▶ [WHAT TO DO] Nothing should be output except the lines from the one containing "Turn this picture" through the one containing "wasm.setup();", both ends included, each repeated exactly.

3D code data

+++

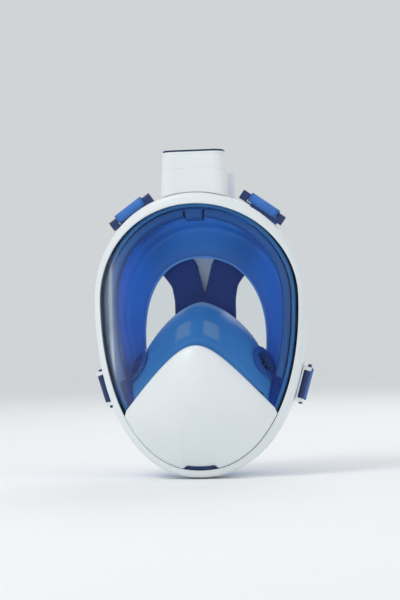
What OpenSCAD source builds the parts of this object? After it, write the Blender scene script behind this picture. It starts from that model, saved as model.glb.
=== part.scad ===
// Full face snorkel mask with a fold-back breathing tube, in millimetres.
// Origin: centre of the face opening. -Y looks out through the lens, +Z is up towards the tube.
// The tube is drawn folded down behind the mask, as it is stowed.

/* [Frame] */
// Width across the front frame
frame_w = 163; // [160:1:166]
// Height of the frame above its widest level
crown_h = 80; // [79:0.5:81]
// Height of the frame below its widest level
chin_h = 135; // [134:0.5:137]
// Depth of the frame wall behind the lens surface
frame_d = 22; // [21.5:0.5:22.5]
// Width of the frame lip that is seen around the lens, at the crown
lip_w = 8.4; // [7.5:0.1:9]
// Radius that the lens wraps round the face with
wrap_r = 120; // [118:1:124]

/* [Lens and chin] */
// Thickness of the lens
lens_t = 2.6; // [2.4:0.1:2.8]
// Height of the chin cover's rounded tip
arch_top = -5; // [-7:0.5:-4]
// How far the chin cover stands out from the lens surface
chin_bulge = 13; // [10:0.5:14]

/* [Face seal] */
// Half the width of the face opening
open_w = 48; // [46:0.5:50]
// Half the height of the face opening
open_h = 62.5; // [61:0.5:64]
// Thickness of the silicone
skirt_t = 1.8; // [1.6:0.1:2]

/* [Breathing tube] */
// Width of the tube
tube_w = 42; // [40:0.5:43]
// Depth of the tube, front to back
tube_d = 21; // [20:0.5:22]
// Length of the tube's straight body
tube_len = 168; // [150:1:172]

/* [Straps] */
// Width of the upper straps
upper_w = 25; // [23:0.5:26]
// Width of the lower straps
lower_w = 25; // [22:0.5:26]
// Thickness of the strap webbing
strap_t = 1.4; // [1.2:0.1:1.5]

/* [Hidden] */
$fn = 48;

half_w = frame_w / 2;
z_wide = 30;         // level where the frame is widest
lens_y = -66;        // front of the lens at its centre
rise_r = 500;        // radius that the lens curves up and down with
chin_power = 2.2;    // fullness of the lower outline
gap = 0.2;           // clearance between neighbouring pieces
wall = 2.6;          // thickness of the front frame's wall
around = 72;         // steps round a full loop

left = -1;
right = 1;

// ---------- curves that every shell shares ----------

function power(v, e) = sign(v) * pow(abs(v), e);
function mix(a, b, s) = a + (b - a) * s;
function unit(v) = v / norm(v);
function smooth(s) = let(c = min(1, max(0, s))) c * c * (3 - 2 * c);

// A point [x, z] of the frame's outline at angle t, moved inwards
function outline(t, inset) =
  let(low = sin(t) < 0, e = low ? 2 / chin_power : 1, h = (low ? chin_h : crown_h) - inset)
  [(half_w - inset) * power(cos(t), e), z_wide + h * power(sin(t), e)];

// How far the lens surface lies behind its front point, at [x, z]
function dish(p) = wrap_r - sqrt(wrap_r * wrap_r - p.x * p.x) + pow(p.y - z_wide, 2) / (2 * rise_r);

// A 3D point over [x, z], v behind the lens surface
function over(p, v) = [p.x, lens_y + dish(p) + v, p.y];

// A point of the frame at angle t, inset u, and v behind the lens surface
function rim(t, u, v) = over(outline(t, u), v);

// The lip is narrower at the sides and at the chin
function lip(t) = lip_w * (1 - 0.35 * pow(cos(t), 2) - 0.33 * pow(max(0, -sin(t)), 3));

// The rounded arch between the lens and the chin cover, at half-width x
arch_r = 20;
arch_x = 56.5;
arch_slope = 1.21;
function arch(x, drop) = arch_top - drop - arch_slope * (sqrt(x * x + arch_r * arch_r) - arch_r);

// Depth of the seal's rear face at half-width x
function seal_y(x) = -10 + 16 * pow(x / 60, 2);

// ---------- solids from grids of points ----------

// The two triangles of one cell
function cell(a, b, c, d) = [[a, b, c], [a, c, d]];

// A closed ring of equal closed sections
module ring_of(sections) {
  n = len(sections);
  m = len(sections[0]);
  function at(i, j) = (i % n) * m + j % m;
  polyhedron([for (s = sections) each s],
    [for (i = [0:n - 1], j = [0:m - 1]) each cell(at(i, j), at(i + 1, j), at(i + 1, j + 1), at(i, j + 1))]);
}

// A closed solid between two grids of the same size; wrap joins the last row to the first
module slab(outer, inner, wrap) {
  n = len(outer);
  m = len(outer[0]);
  base = n * m;
  last = wrap ? n - 1 : n - 2;
  function at(i, j) = (i % n) * m + j;
  skin = [for (i = [0:last], j = [0:m - 2])
    each cell(at(i, j), at(i + 1, j), at(i + 1, j + 1), at(i, j + 1))];
  back = [for (f = skin) [base + f[0], base + f[2], base + f[1]]];
  rims = [for (i = [0:last]) each concat(
    cell(at(i + 1, 0), at(i, 0), base + at(i, 0), base + at(i + 1, 0)),
    cell(at(i, m - 1), at(i + 1, m - 1), base + at(i + 1, m - 1), base + at(i, m - 1)))];
  ends = wrap ? [] : [for (j = [0:m - 2]) each concat(
    cell(at(0, j), at(0, j + 1), base + at(0, j + 1), base + at(0, j)),
    cell(at(n - 1, j + 1), at(n - 1, j), base + at(n - 1, j), base + at(n - 1, j + 1)))];
  polyhedron(concat([for (r = outer) each r], [for (r = inner) each r]), concat(skin, back, rims, ends));
}

// The grid's surface normal at row i, column j
function normal(g, i, j, wrap) =
  let(n = len(g), m = len(g[0]),
    i0 = wrap ? (i + n - 1) % n : max(0, i - 1), i1 = wrap ? (i + 1) % n : min(n - 1, i + 1),
    j0 = max(0, j - 1), j1 = min(m - 1, j + 1))
  unit(cross(g[i1][j] - g[i0][j], g[i][j1] - g[i][j0]));

function moved(g, d, wrap) =
  [for (i = [0:len(g) - 1]) [for (j = [0:len(g[0]) - 1]) g[i][j] + d * normal(g, i, j, wrap)]];

// A shell of even thickness about a grid
module shell(g, thick, wrap) {
  slab(moved(g, thick / 2, wrap), moved(g, -thick / 2, wrap), wrap);
}

// A polyline in a plane, given a thickness
function side_of(path, d) = [for (i = [0:len(path) - 1])
  let(a = path[max(0, i - 1)], b = path[min(len(path) - 1, i + 1)], t = unit(b - a))
  path[i] + d * [-t.y, t.x]];
function reversed(list) = [for (i = [len(list) - 1:-1:0]) list[i]];
function ribbon(path, thick) = concat(side_of(path, thick / 2), reversed(side_of(path, -thick / 2)));

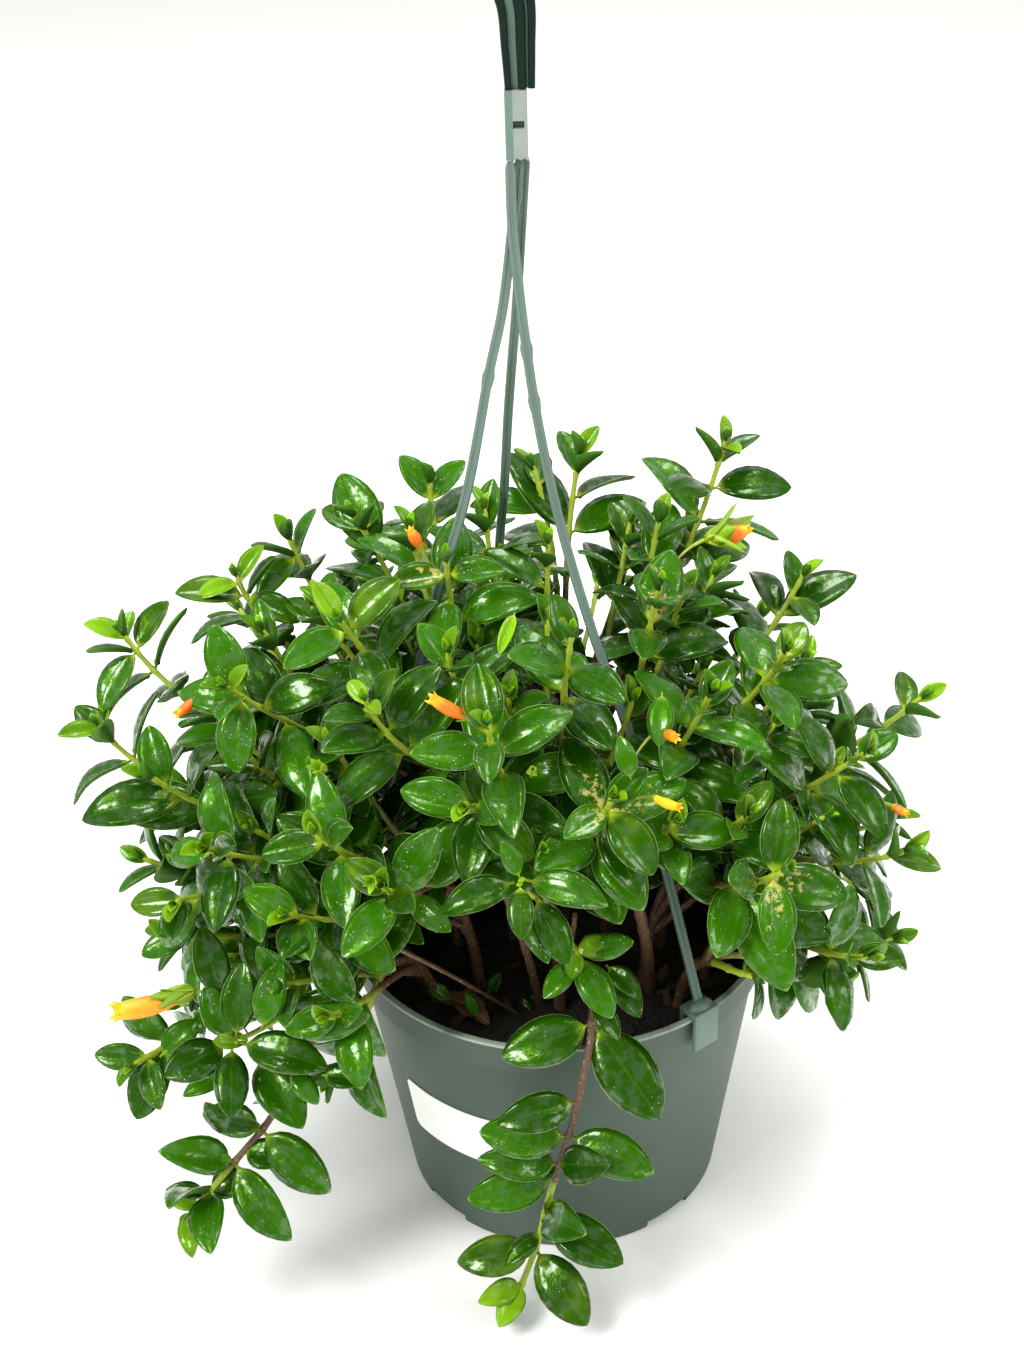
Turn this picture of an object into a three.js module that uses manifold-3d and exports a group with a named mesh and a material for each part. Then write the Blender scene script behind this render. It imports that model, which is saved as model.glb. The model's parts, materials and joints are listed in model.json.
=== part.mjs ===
// A goldfish plant in a hanging-basket pot, in millimetres, +Z up.
// The origin is the middle of the pot's foot, and the front of the plant faces -Y.
import * as THREE from 'three';
import { mergeVertices } from 'three/addons/utils/BufferGeometryUtils.js';
import Module from 'manifold-3d';

const wasm = await Module();
wasm.setup();

const POT = {
  height: 113.3,
  footRadius: 60.5,
  wallTopRadius: 75,
  bandFootRadius: 77.2,
  topRadius: 79,
  bandHeight: 13.8,
  lipHeight: 1.6,
  wall: 2.4,
  floor: 3,
  sides: 36,
  notches: 4,
  notchTurn: -139,
  notchSize: [20, 9, 3],
};
const LABEL = { width: 54, height: 25, thick: 0.3, low: 44, turn: -122, gap: 0.45, columns: 10 };
const SOIL = {
  top: 98,
  gap: 0.4,
  bump: 1.6,
  sides: 22,
  rings: [48],
  holeGap: 2.3,
  holeSides: 4,
  bury: 12,
};
const BARK = { count: 7, size: [10, 6, 4], spread: 62, room: 9, seed: 5 };

// The three strands, from the clip on the rim up to the head.
const STRAND = { width: 3.2, thick: 2, steps: 12, flatFrom: 0.8 };
const CLIP = {
  width: 11,
  thick: 2,
  low: 96,
  legLow: 105,
  gap: 0.4,
  legInset: 1.9,
  cap: 2.4,
  clearTurn: 0.16,
};
const STRAND_ROUTES = {
  front: [[48.9, -60, 115], [39, -48, 158], [26, -31, 209], [14, -17, 242], [3.5, -6, 279],
    [-3.5, -3.6, 318], [-6.9, -3.1, 348], [-8.3, -2.9, 364], [-9.4, -2.8, 380], [-9.5, -2.7, 400]],
  left: [[-76.2, -13.4, 115], [-54, -10, 197], [-38, -7, 255], [-27, -5, 291], [-18, -3, 333],
    [-13.6, -1, 351], [-11.3, -0.2, 365], [-9.3, 0, 380], [-6.7, 0, 400]],
  back: [[-20, 74.8, 115], [-20, 62, 180], [-18.6, 47, 241], [-15.8, 36, 270.6], [-13.2, 24, 305.5],
    [-10.9, 14, 330.8], [-9, 8, 350], [-7.1, 3.6, 373.4], [-4.9, 2.7, 400]],
};
// The head gathers the strands: a short shank, then a flat hook that widens as it rises.
const HEAD = {
  shankX: -7.3,
  shankLow: 400.3,
  shankTop: 421.5,
  shankWidth: 6.8,
  shankDepth: 8,
  shankTaper: 0.85,
  hookRoute: [[-5.9, 421.8], [-6.1, 434], [-6.6, 447]],
  hookEye: [3, 462],
  hookRadius: 14,
  hookTurn: [190, -20],
  hookPoints: 9,
  hookWidths: [9.1, 11.6, 9, 6],
  hookDepth: 5,
  hookSteps: 14,
};

// The camera that took the photograph: millimetres, degrees and pixels.
const CAMERA = {
  place: [0, -617.6, 585.6],
  down: 31.04,
  turn: -1.34,
  roll: -1.98,
  focal: 2050,
  width: 1024,
  height: 1365,
};
// The rounded heap that the shoot tips reach.
const MOUND = { centre: [-15, 5, 150], radii: [150, 135, 125], lift: 0.55, hangBelow: 116 };

// Leaf pairs stand crosswise along a shoot. The first values belong to the pair at the tip.
const LEAF = {
  nodes: [3, 9, 19, 32, 47, 63, 80],
  lengths: [12, 19, 27, 31, 32, 32, 31],
  angles: [30, 48, 64, 74, 80, 84, 86],
  halfWidth: 0.235,
  shoulder: 0.38,
  waist: 0.72,
  waistWidth: 0.8,
  arch: 0.05,
  droop: 0.1,
  thick: 1.5,
  peak: 0.45,
  rootGap: 0.1,
  clear: 1.3,
  crossGap: 0.35,
};
const STEM = {
  trunk: [2.4, 1.8],
  branch: [1.6, 1.15],
  steps: 4,
  trailerSteps: 14,
  clear: 3.5,
  bends: [0, 10, -10, 18, -18, 26, -26],
};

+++

▶ [WRITTEN ANSWER]
Turn this picture of an object into a three.js module that uses manifold-3d and exports a group with a named mesh and a material for each part. Then write the Blender scene script behind this render. It imports that model, which is saved as model.glb. The model's parts, materials and joints are listed in model.json.
=== part.mjs ===
// A goldfish plant in a hanging-basket pot, in millimetres, +Z up.
// The origin is the middle of the pot's foot, and the front of the plant faces -Y.
import * as THREE from 'three';
import { mergeVertices } from 'three/addons/utils/BufferGeometryUtils.js';
import Module from 'manifold-3d';

const wasm = await Module();
wasm.setup();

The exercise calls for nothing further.